= What the exercise asks =
Extract all of the data and reproduce it precisely.

--- Start of Available data ---

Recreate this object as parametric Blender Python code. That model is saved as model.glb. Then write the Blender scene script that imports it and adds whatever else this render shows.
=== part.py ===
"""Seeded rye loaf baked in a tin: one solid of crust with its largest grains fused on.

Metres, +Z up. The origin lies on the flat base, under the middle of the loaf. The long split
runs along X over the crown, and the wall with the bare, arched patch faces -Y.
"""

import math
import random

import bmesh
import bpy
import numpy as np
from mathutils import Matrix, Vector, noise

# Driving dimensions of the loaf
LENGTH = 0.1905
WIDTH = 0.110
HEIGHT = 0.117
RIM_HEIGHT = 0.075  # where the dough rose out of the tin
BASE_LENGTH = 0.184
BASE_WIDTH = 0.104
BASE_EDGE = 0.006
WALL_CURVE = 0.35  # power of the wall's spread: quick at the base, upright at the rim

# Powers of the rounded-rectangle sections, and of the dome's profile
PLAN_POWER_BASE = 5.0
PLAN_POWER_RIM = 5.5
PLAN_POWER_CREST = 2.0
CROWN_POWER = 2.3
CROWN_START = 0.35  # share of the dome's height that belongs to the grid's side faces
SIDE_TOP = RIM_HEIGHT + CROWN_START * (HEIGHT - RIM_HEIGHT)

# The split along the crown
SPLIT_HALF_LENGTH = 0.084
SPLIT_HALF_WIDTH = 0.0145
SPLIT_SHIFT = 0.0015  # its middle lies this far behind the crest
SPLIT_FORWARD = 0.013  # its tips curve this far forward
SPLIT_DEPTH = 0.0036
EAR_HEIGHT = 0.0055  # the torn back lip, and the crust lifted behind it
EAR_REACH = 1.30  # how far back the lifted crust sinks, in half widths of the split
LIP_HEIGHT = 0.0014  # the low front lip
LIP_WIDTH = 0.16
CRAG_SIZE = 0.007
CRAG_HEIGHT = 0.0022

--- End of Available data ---

= Right answer =
Recreate this object as parametric Blender Python code. That model is saved as model.glb. Then write the Blender scene script that imports it and adds whatever else this render shows.
=== part.py ===
"""Seeded rye loaf baked in a tin: one solid of crust with its largest grains fused on.

Metres, +Z up. The origin lies on the flat base, under the middle of the loaf. The long split
runs along X over the crown, and the wall with the bare, arched patch faces -Y.
"""

import math
import random

import bmesh
import bpy
import numpy as np
from mathutils import Matrix, Vector, noise

# Driving dimensions of the loaf
LENGTH = 0.1905
WIDTH = 0.110
HEIGHT = 0.117
RIM_HEIGHT = 0.075  # where the dough rose out of the tin
BASE_LENGTH = 0.184
BASE_WIDTH = 0.104
BASE_EDGE = 0.006
WALL_CURVE = 0.35  # power of the wall's spread: quick at the base, upright at the rim

# Powers of the rounded-rectangle sections, and of the dome's profile
PLAN_POWER_BASE = 5.0
PLAN_POWER_RIM = 5.5
PLAN_POWER_CREST = 2.0
CROWN_POWER = 2.3
CROWN_START = 0.35  # share of the dome's height that belongs to the grid's side faces
SIDE_TOP = RIM_HEIGHT + CROWN_START * (HEIGHT - RIM_HEIGHT)

# The split along the crown
SPLIT_HALF_LENGTH = 0.084
SPLIT_HALF_WIDTH = 0.0145
SPLIT_SHIFT = 0.0015  # its middle lies this far behind the crest
SPLIT_FORWARD = 0.013  # its tips curve this far forward
SPLIT_DEPTH = 0.0036
EAR_HEIGHT = 0.0055  # the torn back lip, and the crust lifted behind it
EAR_REACH = 1.30  # how far back the lifted crust sinks, in half widths of the split
LIP_HEIGHT = 0.0014  # the low front lip
LIP_WIDTH = 0.16
CRAG_SIZE = 0.007
CRAG_HEIGHT = 0.0022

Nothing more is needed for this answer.